Дело еще и в том, что Берлинале — статусный фестиваль "класса А", что подразумевает некоторую тяжеловесность и неповоротливость, особенно в немецком варианте. Берлинскому конкурсу нужны политкорректные большие фильмы типа "12" Никиты Михалкова или "Монгола" Сергея Бодрова. По разным причинам оба оказались представлены на других фестивалях: один — в Венеции, другой — в Торонто и Риме. И это неслучайно: большинство крупных российских режиссеров со сроками своих новых работ ориентируются на весну (Канн и "Кинотавр") или на осень (Венеция и Торонто). Так что с Берлином у нас охлаждение не одностороннее, а взаимное.
Не успевает завершиться Берлинале — а тут и финал оскаровской гонки. Небывалое событие: сразу два российских фильма в шорт-листе номинации "Лучший фильм на иностранном языке". Правда, только "12" Никиты Михалкова представляет российскую киноиндустрию в чистом виде. "Монгол" Сергея Бодрова снят в Монголии с японским актером в главной роли молодого Чингисхана и выдвинут на "Оскар" от Казахстана. Тем не менее "русские идут". Огорчает только одно: их состав почти не изменился с середины 90-х годов, когда михалковские "Утомленные солнцем" получили "Оскар", а "Кавказский пленник" Бодрова был на него номинирован.

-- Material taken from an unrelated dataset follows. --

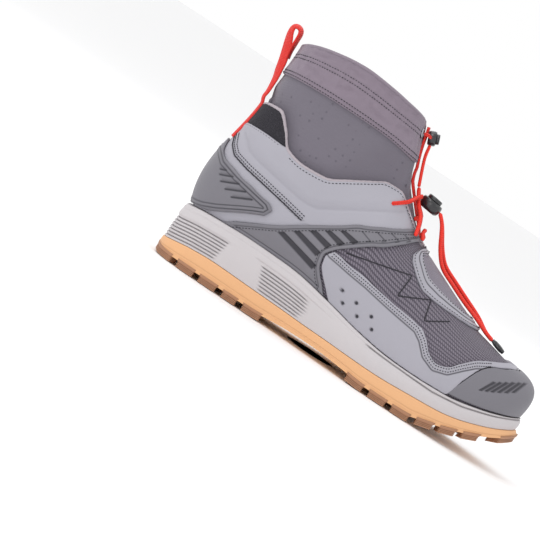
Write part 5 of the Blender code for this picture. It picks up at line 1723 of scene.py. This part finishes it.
def lace_pocket():
    """Frame: a ring of two bands with a sunk line between them; window: a thin domed net inside it."""
    angles = np.linspace(-math.pi, math.pi, 281)[:-1]
    outer = by_angle(pocket_ring(POCKET, POCKET_REAR, POCKET_FRONT, OUTLINE_POINTS), angles)
    inner = by_angle(pocket_ring(WINDOW, WINDOW_REAR, WINDOW_FRONT, OUTLINE_POINTS), angles)
    w = steps(36, 0.05)[None, :, None]
    flat = outer[:, None] * (1 - w) + inner[:, None] * w
    base = instep(flat[..., 0], flat[..., 1], 0.0)
    n = instep(flat[..., 0], flat[..., 1], 1.0) - base
    for _ in range(3):
        n[:, 1:-1] = (n[:, :-2] + 2 * n[:, 1:-1] + n[:, 2:]) / 4
        n = (np.roll(n, 1, 0) + 2 * n + np.roll(n, -1, 0)) / 4
    d_out = np.linalg.norm(flat - outer[:, None], axis=-1)
    d_in = np.linalg.norm(flat - inner[:, None], axis=-1)
    d = np.minimum(d_out, d_in)
    wide = d_out + d_in
    split = groove(np.abs(d_out - wide * 0.5), 1.5)
    raised = ease((d_out - wide * 0.5 + 0.4) / 0.8)
    height = 0.9 + 1.25 * rounded(d, 1.0) + 0.4 * raised * rounded(d_in, 1.0) - 0.45 * split
    outer_skin, inner_skin = base + n * height[..., None], base + n * 0.2
    points, faces = two_skins(outer_skin, inner_skin, True)
    # the mark is painted shade in the sunk line between the two bands
    mark = np.concatenate([0.9 * split.ravel(), np.zeros(split.size)])
    piece(
        "pocket_frame",
        points,
        faces,
        PALE,
        ["lace_pocket"],
        twice(runs(base)),
        mark,
        weld=0,
    )
    seams = []
    for share in (0.16, 0.78):
        j = int(share * 35)
        seams.append((base[:, j] + n[:, j] * (height[:, j] + 0.1)[:, None], n[:, j]))
    stitches("pocket_stitches", seams, THREAD_DARK, pitch=2.4, length=1.6, radius=0.3)
    # the window
    a = np.linspace(-math.pi, math.pi, 161)[:-1]
    rim = by_angle(pocket_ring(WINDOW, WINDOW_REAR, WINDOW_FRONT, OUTLINE_POINTS), a)
    w = np.linspace(0, 1, 26)[None, :, None]
    mid = np.stack([np.interp(rim[:, 0], [170, 222], [178, 214]), 0 * rim[:, 0]], -1)
    flat = (mid + (rim - mid) * 1.03)[:, None] * (1 - w) + mid[:, None] * w
    base = instep(flat[..., 0], flat[..., 1], 0.0)
    n = instep(flat[..., 0], flat[..., 1], 1.0) - base
    height = 1.25 + 0.5 * ease(w[..., 0] * 1.6) * np.ones(flat.shape[:2])
    points, faces = two_skins(base + n * height[..., None], base + n * (height - 0.7)[..., None], True)
    piece("pocket_net", points, faces, WINDOW_MESH, ["pocket_window"], twice(flat * MM))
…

Никита Михалков номинируется на "Оскар" уже в четвертый раз (начиналось все с "Очей черных" и "Урги", которые вошли в шорт-лист, но не выиграли), Сергей Бодров — во второй. Оба режиссера принадлежат по нынешним меркам к старшему поколению, как и еще один наш оскароносец Владимир Меньшов и еще один номинант Павел Чухрай, но никто из молодых пока не может к ним приблизиться. "Ночной дозор", как и его дневной собрат, открыли Тимуру Бекмамбетову путь в Голливуд, но речь идет о его сугубо коммерческом подразделении, "Оскары" же раздают по другому ведомству.